There is nowhere on this piece of paper "IOU Gold." Before silver was completely demonetized, there were pieces of paper saying "I owe you a dollar in silver." There were gold certificates. "I owe you an ounce of gold," but those became illegal for circulation in 1933. From that date to this, the paper money which has been issued has at no time whatsoever been a promise to pay gold to any private individual in the United States.
The U.S. did have a commitment to peg the price of gold for central banks, it did have a commitment to buy gold at $35 an ounce from central banks and to sell gold at $35 an ounce to central banks. What happened in August 19, 1971, was the closing of this gold window. The only mistake was that it should have been closed much earlier. We should not have had that commitment at any time.

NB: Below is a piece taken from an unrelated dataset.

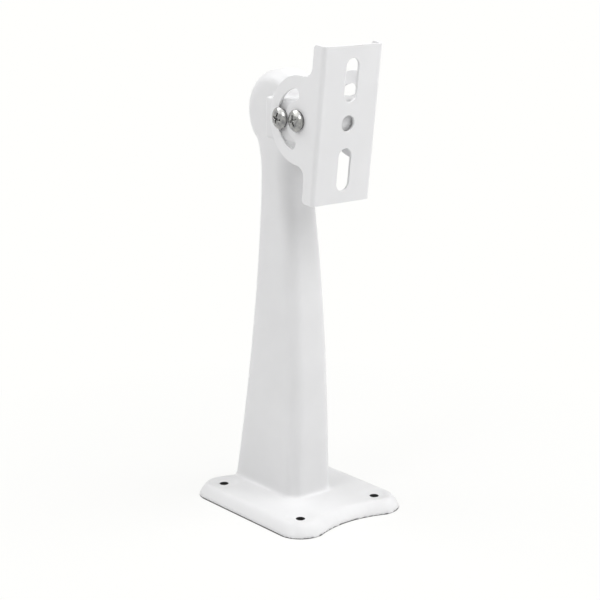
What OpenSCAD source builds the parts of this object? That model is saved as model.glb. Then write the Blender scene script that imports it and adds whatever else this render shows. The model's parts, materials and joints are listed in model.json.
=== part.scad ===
// Camera bracket: a cast arm with a base flange and a folded plate that tilts on its head.
// Millimetres. The origin is on the floor plane under the middle of the base. Z runs up the
// column, X is the tilt axis, and the plate's web faces -Y.

/* [Base flange] */
// Distance between the base screw holes along X
base_pitch_x = 56; // [48:1:80]
// Distance between the base screw holes along Y
base_pitch_y = 72; // [66:1:100]
// Radius of the flange corners, round the screw holes
base_corner_r = 15; // [14:0.1:20]
// How far the front and back edges curve in
base_waist = 5.4; // [3:0.1:7]
// Height of the flange
base_h = 7.5; // [7:0.5:12]
// Width of the rounded upper edge, seen from above
base_edge = 5.5; // [2:0.1:6.5]
// Diameter of the base screw holes
base_hole_d = 5.3; // [4:0.1:8]
// Depth of the shallow dish round each hole
dish_depth = 1.5; // [0.8:0.1:2]
// Diameter of the dish
dish_d = 17.5; // [14:0.5:20]
// Thickness of the cast walls
wall = 3; // [2:0.1:3.5]
// Thickness of the ribs under the flange
rib_t = 2.4; // [1.5:0.1:4]

/* [Column] */
// Width of the column at its foot, along X
foot_w = 30.8; // [28:0.1:34]
// Depth of the column at its foot, along Y
foot_d = 60; // [54:0.5:66]
// How far the back of the foot stays inside the flange's back edge
foot_back_inset = 0.3; // [0.2:0.1:4]
// Radius of the fillet between the foot and the flange
foot_fillet = 2.2; // [1.5:0.1:5]
// Radius of the column's upright edges
column_edge_r = 8; // [6:0.1:10]
// Width of the neck, along X
neck_w = 24.9; // [22:0.1:28]
// Depth of the neck, along Y
neck_d = 24.6; // [22:0.1:30]
// Distance of the neck's middle behind the base centre
neck_y = 10.5; // [6:0.1:14]
// Height of the neck, where the column is thinnest
neck_z = 194; // [170:1:220]
// Height of the top of the hollow inside the column
hollow_z = 150; // [100:1:165]

/* [Head] */
// Radius of the round head
head_r = 23.8; // [22:0.1:28]
// Thickness of the head, along X
head_w = 25.1; // [23:0.1:28]
// Radius of the head's rounded rim
head_edge_r = 8.5; // [6:0.1:10]
// Radius of the hollow between the neck and the head
head_blend_r = 40; // [30:1:50]
// Height of the tilt axis and of the head's centre above the neck
pivot_rise = 35.9; // [34:0.1:38]
// Distance from the head's centre forward to the tilt axis
pivot_reach = 35.5; // [33:0.1:42]
// Height of the bill block
bill_h = 23.4; // [20:0.1:25]
// How far the bill block's middle lies below the tilt axis
bill_drop = 1.3; // [0:0.1:2]
// Gap between the front of the bill block and the plate's web
bill_gap = 1.2; // [0.6:0.1:2]
// Distance from the tilt axis to the back end of the bill block
bill_back = 30.2; // [27:0.1:34]
// Radius of the bill block's back corners
bill_corner_r = 1.8; // [1:0.1:4]

/* [Tilt plate] */
// Width over both flanges, along X
plate_w = 42; // [38:0.5:50]
// Length of the web
plate_h = 87; // [84:0.5:96]
// How far the web's middle lies below the tilt axis
plate_drop = 0.5; // [0:0.1:2]
// Thickness of the sheet
sheet_t = 1.5; // [1.2:0.1:2.5]
// Outer radius of the two folds
fold_r = 2.7; // [2.6:0.1:4]
// Distance from the tilt axis to the outer face of the web
web_reach = 17.3; // [16:0.1:20]
// Depth of the flange strips above and below the ears
strip_d = 8.6; // [7:0.1:10]
// Radius of the strips' free corners
strip_corner_r = 2.2; // [1:0.1:3.5]
// Radius of the round ears
ear_r = 24.5; // [22:0.1:26]
// Distance of the ears' centre in front of the tilt axis
ear_lead = 0.8; // [0:0.1:3]
// Radius of the hollow curve between an ear and its strips
ear_blend_r = 6.5; // [4:0.1:9]
// Width of the camera slots and diameter of the centre hole
camera_slot_w = 9; // [6:0.1:12]
// Distance between the centre hole and a camera slot
camera_slot_bridge = 8.2; // [5:0.1:12]
// Distance from the end of a camera slot to the end of the web
camera_slot_edge = 6.8; // [5:0.1:10]
// Height of the centre hole above the web's middle
camera_hole_rise = 1; // [0:0.1:2]
// Radius of the curved lock slots' centre line
lock_r = 14; // [13:0.1:15]
// Angle from the middle of a lock slot to the centre of each round end
lock_swing_deg = 75; // [60:1:78]
// Tilt of the plate at rest, top towards the front
rest_tilt_deg = 7; // [0:0.5:20]

/* [Screws] */
// Diameter of the screw shanks
screw_d = 6; // [5:0.5:6]
// Length of the screws under the head
screw_l = 12; // [10:0.5:14]
// Diameter of the screw heads
screw_head_d = 12; // [10:0.1:12.5]
// Height of the screw heads
screw_head_h = 2.8; // [2.5:0.1:4.5]
// Diameter of the spring washers
washer_d = 11.2; // [9.5:0.1:12]
// Thickness of the spring washers
washer_t = 1; // [0.8:0.1:2]
// Width of the split in the spring washers
washer_split = 0.9; // [0.5:0.1:1.5]
// Radial play of the screws in the plate and in the washers
screw_play = 0.25; // [0.2:0.05:0.4]
// Radial play of the screws in the tapped holes
thread_play = 0.05; // [0.03:0.01:0.1]
// Gap between flat faces that slide when the plate tilts
slide_gap = 0.1; // [0.05:0.05:0.2]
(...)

The difference between a pseudo-gold standard and a true gold standard is that under a pseudo-gold standard, there is extensive government intervention to maintain the price of gold and I am opposed to such intervention. I am opposed to a price-fixing program that fixes the price of gold, just as I am opposed to government price-fixing of wheat or oil or of anything else.
TRUE GOLD STANDARD
On the other hand, I have a great deal of sympathy for an honest-to-God gold standard. A world in which you had an honest-to-God gold standard would have many desirable qualities. Its greatest virtue would be, of course, that if it could exist, there would be no government intervention into the process of creating money. There would be a discipline exerted by gold.
But such a gold standard has never existed, and will not and cannot exist under the present circumstances. Every time a gold standard like that has been started, it has been destroyed, and it didn't take the invention of paper to destroy it.
The record of history is clear. A few years ago when I was writing an article for the Encyclopedia Britannica on the history of money, I was reading up on Roman monetary history when the chief coin was the denarius which was originally 100 percent silver. The process at that time was not to substitute paper for gold but to substitute copper for silver. I read about how, emperor after emperor, the denarius was depreciated; it was mixed with more and more nonsilver alloy. It was the same size coin, but instead of being silver, it was mixed with other things. I remember very well the sentence which said, "Until finally in the reign of Diocletian the once proud denarius became little more than a copper coin washed with silver."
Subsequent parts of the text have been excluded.